● **Written request**
For this exercise, return only the lines from the line containing "before = set(bpy.data.objects)" through the line containing "obj.parent = None", both ends included, exactly as they are.

● **Data shown**
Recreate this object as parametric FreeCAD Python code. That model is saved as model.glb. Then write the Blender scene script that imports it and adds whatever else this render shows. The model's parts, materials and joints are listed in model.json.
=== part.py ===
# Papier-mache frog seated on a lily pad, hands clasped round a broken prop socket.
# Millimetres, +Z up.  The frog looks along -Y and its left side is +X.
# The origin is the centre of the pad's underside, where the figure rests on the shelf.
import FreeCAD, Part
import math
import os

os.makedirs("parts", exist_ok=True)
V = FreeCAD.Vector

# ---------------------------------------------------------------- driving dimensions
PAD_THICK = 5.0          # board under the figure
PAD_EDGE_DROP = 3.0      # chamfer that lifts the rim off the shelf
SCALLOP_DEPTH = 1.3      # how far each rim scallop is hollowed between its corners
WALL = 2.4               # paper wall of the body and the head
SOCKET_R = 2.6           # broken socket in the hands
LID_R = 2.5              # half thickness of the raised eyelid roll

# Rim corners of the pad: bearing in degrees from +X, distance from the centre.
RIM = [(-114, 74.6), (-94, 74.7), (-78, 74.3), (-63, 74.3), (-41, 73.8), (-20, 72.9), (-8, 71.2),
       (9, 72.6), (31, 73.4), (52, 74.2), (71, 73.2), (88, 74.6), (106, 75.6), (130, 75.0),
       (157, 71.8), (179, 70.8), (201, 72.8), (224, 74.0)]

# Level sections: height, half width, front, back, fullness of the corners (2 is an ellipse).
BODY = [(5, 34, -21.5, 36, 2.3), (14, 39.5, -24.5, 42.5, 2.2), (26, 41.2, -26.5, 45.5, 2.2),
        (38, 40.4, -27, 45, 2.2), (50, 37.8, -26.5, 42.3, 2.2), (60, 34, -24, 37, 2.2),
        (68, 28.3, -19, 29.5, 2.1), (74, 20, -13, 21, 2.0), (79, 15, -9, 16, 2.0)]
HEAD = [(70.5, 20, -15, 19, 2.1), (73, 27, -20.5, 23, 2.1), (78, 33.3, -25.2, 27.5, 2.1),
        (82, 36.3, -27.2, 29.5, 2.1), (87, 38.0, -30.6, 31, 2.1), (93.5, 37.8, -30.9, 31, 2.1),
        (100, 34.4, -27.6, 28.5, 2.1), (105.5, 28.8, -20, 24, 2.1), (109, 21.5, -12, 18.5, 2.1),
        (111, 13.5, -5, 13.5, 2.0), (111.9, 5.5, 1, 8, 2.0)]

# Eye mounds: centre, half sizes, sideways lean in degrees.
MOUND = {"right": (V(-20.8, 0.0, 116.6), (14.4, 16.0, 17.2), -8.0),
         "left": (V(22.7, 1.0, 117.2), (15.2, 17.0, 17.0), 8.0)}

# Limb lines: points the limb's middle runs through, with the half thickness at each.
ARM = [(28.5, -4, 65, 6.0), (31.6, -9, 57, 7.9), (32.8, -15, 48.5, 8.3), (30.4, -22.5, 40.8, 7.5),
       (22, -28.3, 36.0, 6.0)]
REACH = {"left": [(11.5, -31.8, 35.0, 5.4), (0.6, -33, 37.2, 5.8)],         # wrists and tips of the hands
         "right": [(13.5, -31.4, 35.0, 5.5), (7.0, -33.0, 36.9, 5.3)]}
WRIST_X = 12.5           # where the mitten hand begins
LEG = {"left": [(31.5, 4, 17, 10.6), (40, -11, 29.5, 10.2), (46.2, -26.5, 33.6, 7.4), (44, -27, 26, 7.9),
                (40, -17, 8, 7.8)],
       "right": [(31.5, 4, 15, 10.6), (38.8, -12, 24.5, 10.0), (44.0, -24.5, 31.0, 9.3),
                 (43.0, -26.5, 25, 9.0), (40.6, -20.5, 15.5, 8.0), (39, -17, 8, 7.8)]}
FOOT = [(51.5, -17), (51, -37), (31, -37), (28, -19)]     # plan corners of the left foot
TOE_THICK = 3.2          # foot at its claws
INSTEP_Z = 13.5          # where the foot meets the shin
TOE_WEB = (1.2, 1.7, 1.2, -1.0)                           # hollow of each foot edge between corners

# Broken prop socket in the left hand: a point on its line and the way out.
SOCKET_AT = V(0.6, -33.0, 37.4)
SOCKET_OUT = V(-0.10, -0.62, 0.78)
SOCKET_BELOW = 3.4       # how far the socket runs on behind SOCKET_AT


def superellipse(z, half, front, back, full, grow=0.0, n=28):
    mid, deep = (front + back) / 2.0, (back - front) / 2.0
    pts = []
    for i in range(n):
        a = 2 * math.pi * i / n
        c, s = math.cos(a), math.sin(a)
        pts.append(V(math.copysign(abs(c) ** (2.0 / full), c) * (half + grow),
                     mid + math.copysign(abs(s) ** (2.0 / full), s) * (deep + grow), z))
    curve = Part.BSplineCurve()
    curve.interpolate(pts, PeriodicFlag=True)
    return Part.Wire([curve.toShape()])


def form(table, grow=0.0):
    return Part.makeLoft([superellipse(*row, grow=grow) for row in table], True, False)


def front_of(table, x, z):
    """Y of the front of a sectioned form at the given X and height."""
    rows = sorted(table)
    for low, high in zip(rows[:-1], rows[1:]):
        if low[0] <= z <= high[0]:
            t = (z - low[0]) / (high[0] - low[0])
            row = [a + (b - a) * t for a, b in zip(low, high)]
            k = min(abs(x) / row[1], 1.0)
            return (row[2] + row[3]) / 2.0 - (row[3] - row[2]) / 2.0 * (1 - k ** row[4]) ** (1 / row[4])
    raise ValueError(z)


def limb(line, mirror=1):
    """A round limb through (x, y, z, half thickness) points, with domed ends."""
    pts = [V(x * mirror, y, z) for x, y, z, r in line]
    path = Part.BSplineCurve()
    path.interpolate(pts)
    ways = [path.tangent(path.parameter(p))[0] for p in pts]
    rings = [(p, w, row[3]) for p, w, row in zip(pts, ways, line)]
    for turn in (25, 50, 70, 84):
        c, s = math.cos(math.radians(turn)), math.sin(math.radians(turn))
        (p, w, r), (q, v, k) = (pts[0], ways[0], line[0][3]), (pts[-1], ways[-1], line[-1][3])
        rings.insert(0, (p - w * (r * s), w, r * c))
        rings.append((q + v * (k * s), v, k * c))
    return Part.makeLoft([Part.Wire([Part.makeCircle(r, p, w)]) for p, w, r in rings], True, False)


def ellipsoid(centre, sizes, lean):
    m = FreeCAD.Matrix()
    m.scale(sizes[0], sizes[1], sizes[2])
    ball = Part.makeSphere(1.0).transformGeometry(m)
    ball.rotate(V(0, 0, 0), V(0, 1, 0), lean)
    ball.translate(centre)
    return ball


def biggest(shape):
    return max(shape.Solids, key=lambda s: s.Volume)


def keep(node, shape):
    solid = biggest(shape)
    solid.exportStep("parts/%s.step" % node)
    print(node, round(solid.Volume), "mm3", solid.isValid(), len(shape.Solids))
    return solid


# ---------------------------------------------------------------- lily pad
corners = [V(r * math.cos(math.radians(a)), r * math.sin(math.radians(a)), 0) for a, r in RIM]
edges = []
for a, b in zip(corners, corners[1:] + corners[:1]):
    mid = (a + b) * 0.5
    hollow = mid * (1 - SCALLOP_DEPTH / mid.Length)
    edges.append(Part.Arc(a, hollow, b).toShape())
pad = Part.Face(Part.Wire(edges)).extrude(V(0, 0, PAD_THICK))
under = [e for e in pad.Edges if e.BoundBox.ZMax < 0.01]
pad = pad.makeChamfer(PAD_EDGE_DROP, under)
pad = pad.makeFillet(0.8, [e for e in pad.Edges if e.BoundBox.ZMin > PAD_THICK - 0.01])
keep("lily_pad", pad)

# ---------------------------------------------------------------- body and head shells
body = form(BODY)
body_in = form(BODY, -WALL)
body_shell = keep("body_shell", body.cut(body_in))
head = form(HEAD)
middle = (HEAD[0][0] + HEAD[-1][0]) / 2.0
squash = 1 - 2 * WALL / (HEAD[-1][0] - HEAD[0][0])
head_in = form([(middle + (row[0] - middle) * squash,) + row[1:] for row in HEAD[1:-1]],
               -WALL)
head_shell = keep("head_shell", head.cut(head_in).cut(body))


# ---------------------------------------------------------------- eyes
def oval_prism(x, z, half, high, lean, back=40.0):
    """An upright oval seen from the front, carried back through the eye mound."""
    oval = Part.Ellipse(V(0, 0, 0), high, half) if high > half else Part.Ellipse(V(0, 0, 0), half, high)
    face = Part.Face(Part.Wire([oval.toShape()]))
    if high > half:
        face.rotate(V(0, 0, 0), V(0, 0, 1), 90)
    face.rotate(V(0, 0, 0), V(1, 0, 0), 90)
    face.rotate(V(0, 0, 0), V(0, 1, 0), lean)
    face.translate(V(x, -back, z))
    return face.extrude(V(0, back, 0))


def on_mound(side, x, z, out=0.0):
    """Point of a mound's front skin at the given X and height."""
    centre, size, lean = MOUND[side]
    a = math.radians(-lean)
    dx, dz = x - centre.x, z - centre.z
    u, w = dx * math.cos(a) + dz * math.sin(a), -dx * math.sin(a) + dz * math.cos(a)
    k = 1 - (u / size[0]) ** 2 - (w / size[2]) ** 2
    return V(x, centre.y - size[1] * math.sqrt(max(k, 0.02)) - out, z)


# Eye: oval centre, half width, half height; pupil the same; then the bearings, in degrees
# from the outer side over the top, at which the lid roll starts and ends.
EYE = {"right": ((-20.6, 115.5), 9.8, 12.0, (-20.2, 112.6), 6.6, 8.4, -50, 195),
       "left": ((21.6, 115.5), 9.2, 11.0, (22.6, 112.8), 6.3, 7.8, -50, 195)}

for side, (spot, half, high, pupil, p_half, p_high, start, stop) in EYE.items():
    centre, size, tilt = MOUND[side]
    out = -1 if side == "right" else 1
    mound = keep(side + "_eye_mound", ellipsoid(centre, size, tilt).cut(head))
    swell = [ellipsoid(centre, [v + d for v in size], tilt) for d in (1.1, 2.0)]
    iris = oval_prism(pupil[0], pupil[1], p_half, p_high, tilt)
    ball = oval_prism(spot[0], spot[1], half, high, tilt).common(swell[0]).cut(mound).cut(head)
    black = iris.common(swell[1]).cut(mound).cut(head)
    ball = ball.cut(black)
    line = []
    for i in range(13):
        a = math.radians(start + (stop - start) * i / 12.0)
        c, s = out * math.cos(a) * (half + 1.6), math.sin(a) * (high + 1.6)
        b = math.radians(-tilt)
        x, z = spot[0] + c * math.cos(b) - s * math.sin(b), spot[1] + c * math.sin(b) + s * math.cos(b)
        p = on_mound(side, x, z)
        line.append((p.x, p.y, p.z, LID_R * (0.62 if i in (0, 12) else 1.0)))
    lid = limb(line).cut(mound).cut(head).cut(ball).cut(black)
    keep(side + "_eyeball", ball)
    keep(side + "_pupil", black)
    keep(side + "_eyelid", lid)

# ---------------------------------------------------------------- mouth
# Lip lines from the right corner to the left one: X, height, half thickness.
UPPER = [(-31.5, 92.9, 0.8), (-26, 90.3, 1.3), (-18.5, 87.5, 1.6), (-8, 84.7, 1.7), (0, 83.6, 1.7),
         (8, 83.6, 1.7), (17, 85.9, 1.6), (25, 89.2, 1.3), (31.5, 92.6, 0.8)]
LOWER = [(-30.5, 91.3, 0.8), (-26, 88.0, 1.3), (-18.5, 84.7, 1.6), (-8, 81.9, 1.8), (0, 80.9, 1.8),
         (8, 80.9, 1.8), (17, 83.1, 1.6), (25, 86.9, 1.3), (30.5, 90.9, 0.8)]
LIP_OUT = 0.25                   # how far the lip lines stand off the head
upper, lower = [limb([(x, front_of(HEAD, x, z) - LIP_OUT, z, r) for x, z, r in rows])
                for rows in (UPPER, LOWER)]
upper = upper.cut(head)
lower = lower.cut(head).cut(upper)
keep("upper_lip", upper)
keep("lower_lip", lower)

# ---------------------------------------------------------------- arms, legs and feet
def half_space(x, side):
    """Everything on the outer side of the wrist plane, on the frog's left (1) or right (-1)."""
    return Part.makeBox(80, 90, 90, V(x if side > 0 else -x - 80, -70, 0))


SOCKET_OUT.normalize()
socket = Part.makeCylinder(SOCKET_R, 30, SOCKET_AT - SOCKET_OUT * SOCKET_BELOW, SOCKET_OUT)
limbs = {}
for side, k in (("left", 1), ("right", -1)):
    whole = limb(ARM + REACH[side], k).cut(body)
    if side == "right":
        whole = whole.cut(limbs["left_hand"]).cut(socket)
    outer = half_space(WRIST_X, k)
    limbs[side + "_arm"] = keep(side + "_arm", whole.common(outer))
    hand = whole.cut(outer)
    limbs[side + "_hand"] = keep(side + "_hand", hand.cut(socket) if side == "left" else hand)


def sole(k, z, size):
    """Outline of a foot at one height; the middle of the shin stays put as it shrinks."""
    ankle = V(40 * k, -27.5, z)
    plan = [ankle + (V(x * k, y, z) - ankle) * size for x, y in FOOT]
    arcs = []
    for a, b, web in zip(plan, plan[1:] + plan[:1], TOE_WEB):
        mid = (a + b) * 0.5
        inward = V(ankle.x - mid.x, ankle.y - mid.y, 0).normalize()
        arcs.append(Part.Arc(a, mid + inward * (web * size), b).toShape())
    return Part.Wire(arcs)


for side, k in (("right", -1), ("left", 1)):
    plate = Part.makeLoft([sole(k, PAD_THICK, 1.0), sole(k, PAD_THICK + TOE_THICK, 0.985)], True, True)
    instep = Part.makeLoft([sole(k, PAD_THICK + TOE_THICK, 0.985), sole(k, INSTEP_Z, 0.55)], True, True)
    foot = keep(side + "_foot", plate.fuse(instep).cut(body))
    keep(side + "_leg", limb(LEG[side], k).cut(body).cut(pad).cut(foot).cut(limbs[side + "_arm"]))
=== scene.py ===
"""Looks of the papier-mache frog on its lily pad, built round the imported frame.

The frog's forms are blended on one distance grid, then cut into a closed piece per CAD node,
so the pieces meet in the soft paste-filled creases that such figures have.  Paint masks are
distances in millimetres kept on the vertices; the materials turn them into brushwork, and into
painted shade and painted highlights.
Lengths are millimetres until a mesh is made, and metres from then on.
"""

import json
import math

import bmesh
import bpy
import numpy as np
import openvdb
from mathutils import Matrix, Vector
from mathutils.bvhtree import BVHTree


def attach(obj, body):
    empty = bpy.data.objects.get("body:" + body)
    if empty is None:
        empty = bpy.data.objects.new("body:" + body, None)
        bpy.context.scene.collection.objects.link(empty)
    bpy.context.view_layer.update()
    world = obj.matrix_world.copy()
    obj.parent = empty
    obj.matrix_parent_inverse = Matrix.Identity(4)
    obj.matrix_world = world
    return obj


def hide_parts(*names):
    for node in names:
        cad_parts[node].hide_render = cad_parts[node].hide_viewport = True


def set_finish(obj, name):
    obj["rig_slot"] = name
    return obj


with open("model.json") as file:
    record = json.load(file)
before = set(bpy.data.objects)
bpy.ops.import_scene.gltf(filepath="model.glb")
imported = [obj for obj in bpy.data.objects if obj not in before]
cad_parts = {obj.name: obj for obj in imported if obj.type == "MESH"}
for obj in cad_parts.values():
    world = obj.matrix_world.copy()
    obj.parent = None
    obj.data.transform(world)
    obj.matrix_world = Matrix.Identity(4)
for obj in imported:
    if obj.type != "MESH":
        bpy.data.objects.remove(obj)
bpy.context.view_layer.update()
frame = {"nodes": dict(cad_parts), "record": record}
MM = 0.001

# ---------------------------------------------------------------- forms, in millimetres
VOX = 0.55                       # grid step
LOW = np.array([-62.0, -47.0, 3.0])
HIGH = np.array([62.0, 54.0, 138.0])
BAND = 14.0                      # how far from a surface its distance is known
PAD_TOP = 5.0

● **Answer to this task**
before = set(bpy.data.objects)
bpy.ops.import_scene.gltf(filepath="model.glb")
imported = [obj for obj in bpy.data.objects if obj not in before]
cad_parts = {obj.name: obj for obj in imported if obj.type == "MESH"}
for obj in cad_parts.values():
    world = obj.matrix_world.copy()
    obj.parent = None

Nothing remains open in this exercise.